• GIVEN REQUEST
The data below holds the lines to copy: everything from the line containing "Turn this picture" to the line containing "a hollow handle.", both ends included, set down exactly.

* * * * * * *

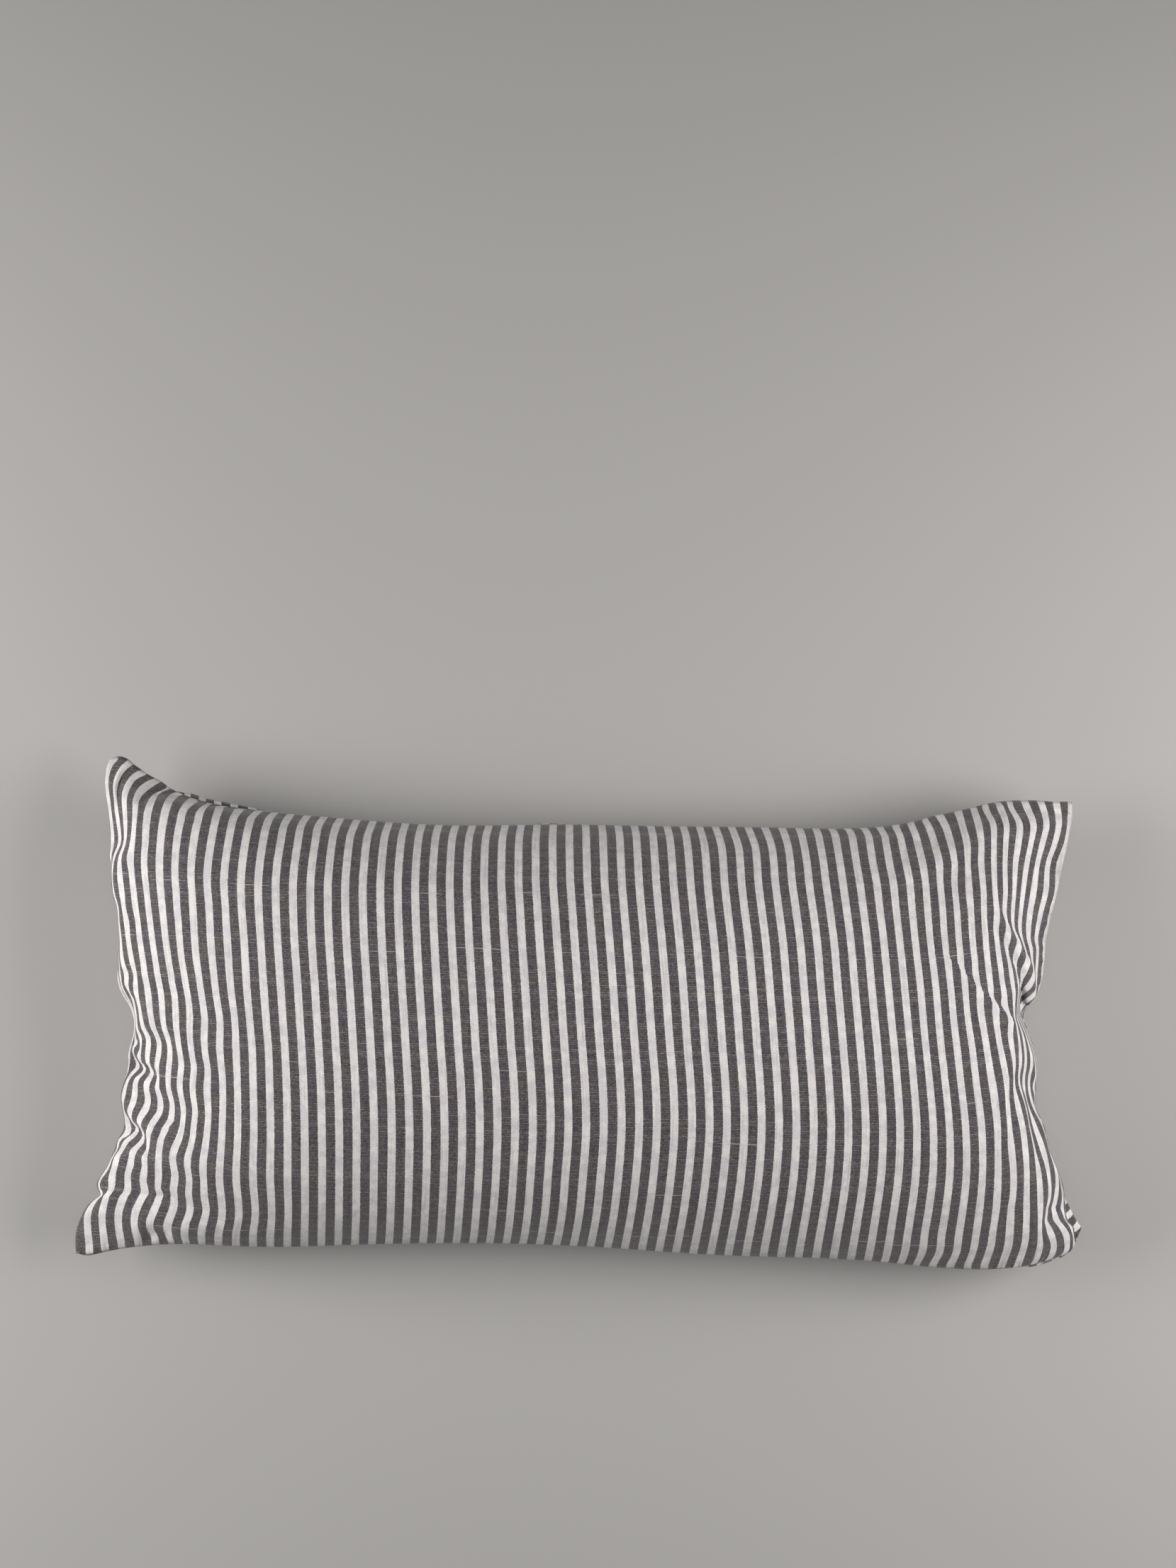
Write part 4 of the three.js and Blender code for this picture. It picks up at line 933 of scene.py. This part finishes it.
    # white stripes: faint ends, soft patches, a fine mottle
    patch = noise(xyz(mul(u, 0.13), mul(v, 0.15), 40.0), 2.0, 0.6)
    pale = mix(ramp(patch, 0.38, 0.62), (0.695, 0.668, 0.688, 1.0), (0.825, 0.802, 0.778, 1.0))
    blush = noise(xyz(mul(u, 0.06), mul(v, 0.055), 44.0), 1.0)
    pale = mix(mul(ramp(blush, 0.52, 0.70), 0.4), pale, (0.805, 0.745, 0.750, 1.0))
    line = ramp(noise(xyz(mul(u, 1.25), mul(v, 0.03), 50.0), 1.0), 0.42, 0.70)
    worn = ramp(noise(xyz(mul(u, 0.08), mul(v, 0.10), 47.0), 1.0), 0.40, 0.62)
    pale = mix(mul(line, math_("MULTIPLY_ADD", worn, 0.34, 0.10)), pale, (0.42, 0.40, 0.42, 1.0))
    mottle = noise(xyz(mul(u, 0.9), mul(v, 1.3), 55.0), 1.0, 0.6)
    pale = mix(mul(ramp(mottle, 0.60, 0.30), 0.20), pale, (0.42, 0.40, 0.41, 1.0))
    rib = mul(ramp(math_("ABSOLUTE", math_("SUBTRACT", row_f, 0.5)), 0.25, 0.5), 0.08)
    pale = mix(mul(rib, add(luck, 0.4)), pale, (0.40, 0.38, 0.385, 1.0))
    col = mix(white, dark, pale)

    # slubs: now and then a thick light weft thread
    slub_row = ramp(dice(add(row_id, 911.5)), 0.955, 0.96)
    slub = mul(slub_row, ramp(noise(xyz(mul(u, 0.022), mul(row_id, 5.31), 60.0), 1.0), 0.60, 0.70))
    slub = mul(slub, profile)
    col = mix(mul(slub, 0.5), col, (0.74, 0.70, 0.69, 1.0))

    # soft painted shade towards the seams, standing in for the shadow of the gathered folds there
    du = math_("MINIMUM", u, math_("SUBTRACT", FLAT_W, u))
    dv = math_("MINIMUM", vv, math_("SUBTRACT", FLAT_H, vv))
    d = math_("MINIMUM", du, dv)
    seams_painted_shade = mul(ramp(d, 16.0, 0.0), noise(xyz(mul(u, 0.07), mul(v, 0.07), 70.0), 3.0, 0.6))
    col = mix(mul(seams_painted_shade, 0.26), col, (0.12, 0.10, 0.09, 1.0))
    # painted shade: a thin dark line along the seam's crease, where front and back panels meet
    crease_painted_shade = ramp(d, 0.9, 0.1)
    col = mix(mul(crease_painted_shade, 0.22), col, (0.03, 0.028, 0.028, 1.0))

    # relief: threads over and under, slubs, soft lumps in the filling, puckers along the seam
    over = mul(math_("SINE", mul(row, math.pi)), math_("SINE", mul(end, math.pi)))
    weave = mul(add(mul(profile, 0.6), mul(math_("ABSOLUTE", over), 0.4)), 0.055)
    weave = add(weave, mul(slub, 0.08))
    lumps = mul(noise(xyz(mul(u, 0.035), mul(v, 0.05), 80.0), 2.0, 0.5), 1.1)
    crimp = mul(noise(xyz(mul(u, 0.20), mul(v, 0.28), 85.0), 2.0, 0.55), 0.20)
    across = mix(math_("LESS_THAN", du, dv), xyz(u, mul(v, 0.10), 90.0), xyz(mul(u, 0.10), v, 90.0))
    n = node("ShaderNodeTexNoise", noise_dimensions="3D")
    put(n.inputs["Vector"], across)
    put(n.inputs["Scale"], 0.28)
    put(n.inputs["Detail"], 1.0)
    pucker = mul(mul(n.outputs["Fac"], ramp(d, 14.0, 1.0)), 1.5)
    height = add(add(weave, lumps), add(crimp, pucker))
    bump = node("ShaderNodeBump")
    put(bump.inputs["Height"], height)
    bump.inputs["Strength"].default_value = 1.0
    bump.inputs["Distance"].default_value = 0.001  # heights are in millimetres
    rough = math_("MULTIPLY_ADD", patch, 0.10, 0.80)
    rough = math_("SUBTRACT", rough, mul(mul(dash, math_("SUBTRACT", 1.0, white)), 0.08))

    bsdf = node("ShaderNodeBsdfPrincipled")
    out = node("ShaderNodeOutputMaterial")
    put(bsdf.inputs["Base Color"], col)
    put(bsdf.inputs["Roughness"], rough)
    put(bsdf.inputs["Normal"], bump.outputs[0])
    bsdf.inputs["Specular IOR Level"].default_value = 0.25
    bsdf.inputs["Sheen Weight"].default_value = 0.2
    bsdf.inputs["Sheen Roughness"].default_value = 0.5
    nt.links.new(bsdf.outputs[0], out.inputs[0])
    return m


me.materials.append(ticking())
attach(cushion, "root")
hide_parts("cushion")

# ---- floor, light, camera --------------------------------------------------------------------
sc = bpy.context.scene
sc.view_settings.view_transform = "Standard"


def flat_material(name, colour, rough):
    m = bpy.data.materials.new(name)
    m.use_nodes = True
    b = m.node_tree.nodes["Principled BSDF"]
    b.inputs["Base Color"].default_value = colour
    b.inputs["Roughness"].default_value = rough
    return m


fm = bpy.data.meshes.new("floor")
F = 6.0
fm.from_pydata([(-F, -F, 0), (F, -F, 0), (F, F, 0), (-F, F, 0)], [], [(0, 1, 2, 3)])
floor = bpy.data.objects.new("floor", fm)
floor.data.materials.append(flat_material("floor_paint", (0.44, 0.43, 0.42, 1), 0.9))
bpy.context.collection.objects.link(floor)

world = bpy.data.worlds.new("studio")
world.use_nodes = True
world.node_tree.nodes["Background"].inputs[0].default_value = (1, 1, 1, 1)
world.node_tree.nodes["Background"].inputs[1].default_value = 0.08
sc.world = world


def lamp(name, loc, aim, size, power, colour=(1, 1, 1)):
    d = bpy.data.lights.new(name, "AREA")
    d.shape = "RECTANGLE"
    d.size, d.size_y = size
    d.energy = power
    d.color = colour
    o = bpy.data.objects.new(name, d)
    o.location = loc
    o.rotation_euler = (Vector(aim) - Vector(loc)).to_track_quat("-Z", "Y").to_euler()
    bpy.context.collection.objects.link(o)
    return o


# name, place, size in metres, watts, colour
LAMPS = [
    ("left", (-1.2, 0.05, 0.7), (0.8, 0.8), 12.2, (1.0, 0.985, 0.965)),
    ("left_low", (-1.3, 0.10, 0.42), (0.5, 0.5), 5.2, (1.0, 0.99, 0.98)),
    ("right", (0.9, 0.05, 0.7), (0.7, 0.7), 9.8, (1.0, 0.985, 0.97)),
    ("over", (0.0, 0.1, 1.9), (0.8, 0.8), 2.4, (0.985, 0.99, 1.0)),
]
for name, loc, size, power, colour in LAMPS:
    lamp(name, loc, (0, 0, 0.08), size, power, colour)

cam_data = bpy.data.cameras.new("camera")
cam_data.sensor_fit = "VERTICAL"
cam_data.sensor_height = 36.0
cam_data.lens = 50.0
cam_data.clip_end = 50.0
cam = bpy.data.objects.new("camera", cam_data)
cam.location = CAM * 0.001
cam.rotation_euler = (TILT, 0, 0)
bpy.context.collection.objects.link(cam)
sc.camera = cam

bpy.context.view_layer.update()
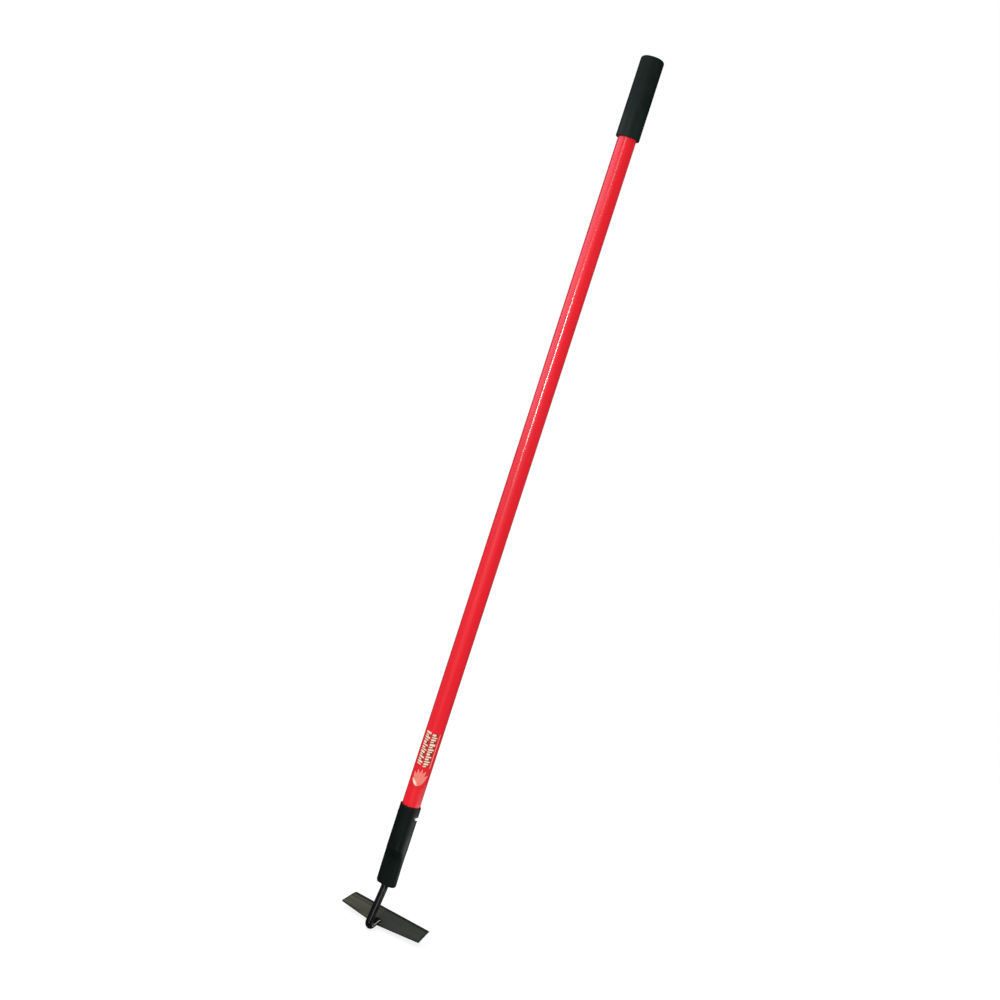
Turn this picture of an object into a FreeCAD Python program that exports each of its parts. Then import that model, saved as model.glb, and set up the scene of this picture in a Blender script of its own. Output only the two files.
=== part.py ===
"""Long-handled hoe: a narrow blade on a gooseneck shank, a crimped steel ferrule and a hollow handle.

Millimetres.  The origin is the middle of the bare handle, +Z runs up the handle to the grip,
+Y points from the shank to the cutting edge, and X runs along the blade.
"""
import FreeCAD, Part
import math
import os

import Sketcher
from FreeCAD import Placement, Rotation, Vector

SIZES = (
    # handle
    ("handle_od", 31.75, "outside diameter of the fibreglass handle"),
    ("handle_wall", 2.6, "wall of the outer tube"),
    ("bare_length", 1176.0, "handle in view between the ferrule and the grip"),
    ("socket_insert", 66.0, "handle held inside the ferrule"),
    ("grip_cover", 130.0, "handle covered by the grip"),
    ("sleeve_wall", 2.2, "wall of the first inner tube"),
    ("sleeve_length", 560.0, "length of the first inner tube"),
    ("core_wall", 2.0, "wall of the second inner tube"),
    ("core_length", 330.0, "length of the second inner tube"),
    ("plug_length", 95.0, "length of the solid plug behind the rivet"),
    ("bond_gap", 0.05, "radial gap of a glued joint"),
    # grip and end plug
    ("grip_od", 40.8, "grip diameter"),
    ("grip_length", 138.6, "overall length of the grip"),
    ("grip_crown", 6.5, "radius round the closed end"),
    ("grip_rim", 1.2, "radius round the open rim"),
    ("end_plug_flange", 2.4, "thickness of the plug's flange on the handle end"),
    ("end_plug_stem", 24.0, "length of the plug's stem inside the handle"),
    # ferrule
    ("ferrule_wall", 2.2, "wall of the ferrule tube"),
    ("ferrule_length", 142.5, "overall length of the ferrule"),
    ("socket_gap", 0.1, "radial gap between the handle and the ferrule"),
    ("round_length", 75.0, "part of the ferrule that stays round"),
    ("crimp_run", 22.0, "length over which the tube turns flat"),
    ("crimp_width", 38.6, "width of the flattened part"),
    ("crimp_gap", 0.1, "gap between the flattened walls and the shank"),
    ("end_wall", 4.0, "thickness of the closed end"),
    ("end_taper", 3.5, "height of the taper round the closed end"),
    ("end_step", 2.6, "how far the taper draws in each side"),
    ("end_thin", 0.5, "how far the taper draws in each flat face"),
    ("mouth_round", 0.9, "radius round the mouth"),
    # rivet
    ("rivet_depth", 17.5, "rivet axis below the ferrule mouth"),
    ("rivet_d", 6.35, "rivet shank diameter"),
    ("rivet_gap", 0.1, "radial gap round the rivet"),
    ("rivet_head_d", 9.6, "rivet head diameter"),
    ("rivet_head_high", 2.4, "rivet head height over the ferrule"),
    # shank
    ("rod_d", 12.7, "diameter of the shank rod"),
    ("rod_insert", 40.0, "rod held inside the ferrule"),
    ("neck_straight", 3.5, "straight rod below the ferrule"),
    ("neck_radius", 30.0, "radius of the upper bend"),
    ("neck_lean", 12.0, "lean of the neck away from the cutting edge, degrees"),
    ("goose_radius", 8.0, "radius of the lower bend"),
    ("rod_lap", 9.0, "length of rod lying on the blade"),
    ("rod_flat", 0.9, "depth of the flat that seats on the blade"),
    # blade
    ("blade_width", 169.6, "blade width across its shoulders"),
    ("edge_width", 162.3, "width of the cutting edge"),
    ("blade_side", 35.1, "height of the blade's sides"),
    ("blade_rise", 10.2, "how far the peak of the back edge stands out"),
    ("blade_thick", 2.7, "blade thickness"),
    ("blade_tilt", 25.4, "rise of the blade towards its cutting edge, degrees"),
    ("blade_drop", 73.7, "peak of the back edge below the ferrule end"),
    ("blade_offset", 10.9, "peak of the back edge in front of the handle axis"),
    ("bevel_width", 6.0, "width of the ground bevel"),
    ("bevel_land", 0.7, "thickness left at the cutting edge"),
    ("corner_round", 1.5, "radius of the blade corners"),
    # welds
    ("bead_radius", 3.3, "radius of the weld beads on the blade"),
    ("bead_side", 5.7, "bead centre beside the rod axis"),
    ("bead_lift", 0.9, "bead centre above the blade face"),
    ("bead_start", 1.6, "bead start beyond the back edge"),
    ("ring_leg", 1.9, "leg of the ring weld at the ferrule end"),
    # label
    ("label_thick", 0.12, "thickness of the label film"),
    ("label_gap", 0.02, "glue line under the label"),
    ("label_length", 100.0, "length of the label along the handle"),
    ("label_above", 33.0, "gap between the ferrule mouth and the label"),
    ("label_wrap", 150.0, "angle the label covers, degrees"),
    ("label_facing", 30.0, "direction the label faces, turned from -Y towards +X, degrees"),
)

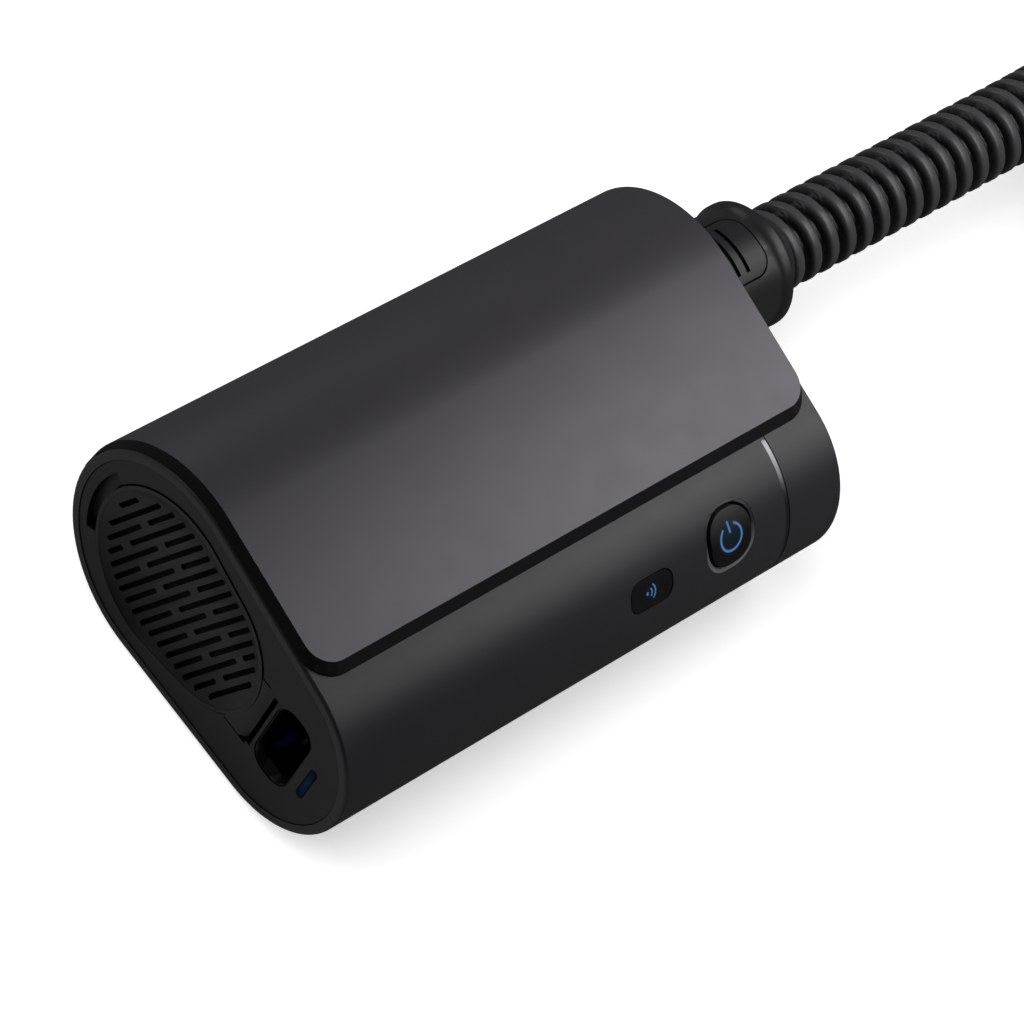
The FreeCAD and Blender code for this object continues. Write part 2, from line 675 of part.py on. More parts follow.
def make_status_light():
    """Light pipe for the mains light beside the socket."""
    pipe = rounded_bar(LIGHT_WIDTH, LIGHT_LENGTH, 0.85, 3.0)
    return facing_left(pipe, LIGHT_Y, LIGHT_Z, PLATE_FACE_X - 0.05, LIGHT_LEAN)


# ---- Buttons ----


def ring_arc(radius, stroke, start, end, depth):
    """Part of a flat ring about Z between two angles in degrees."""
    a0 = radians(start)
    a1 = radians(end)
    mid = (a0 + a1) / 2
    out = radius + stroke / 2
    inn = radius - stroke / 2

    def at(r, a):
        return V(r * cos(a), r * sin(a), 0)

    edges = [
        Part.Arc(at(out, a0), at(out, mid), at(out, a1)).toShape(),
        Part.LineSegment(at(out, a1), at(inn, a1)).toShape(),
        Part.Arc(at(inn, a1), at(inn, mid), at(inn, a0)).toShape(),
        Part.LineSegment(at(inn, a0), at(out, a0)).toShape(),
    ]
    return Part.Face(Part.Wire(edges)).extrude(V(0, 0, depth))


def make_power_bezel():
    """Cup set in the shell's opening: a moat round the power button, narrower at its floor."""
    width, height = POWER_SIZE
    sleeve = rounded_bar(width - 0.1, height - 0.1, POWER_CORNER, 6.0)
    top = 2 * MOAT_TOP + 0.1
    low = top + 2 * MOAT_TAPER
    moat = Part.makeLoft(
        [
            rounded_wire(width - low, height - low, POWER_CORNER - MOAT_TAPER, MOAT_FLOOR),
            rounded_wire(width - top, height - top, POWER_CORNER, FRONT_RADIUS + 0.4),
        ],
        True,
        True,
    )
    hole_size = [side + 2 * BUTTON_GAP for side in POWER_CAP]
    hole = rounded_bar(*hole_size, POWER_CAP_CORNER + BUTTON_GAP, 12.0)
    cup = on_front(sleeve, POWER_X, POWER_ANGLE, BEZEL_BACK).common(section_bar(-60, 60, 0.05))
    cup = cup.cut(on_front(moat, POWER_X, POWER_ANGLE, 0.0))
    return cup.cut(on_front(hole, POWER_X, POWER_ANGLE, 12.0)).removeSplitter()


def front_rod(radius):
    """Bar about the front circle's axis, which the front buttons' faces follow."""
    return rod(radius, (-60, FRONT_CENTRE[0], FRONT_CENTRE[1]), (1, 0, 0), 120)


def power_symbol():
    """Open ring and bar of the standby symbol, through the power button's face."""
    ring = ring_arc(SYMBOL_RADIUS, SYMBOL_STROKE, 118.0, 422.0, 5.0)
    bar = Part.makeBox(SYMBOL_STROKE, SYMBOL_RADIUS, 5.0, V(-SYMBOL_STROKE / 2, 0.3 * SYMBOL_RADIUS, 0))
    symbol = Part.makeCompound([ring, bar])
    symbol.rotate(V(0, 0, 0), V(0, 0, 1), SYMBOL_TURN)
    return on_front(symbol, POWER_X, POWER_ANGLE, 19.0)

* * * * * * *

• ANSWER
Turn this picture of an object into a FreeCAD Python program that exports each of its parts. Then import that model, saved as model.glb, and set up the scene of this picture in a Blender script of its own. Output only the two files.
=== part.py ===
"""Long-handled hoe: a narrow blade on a gooseneck shank, a crimped steel ferrule and a hollow handle.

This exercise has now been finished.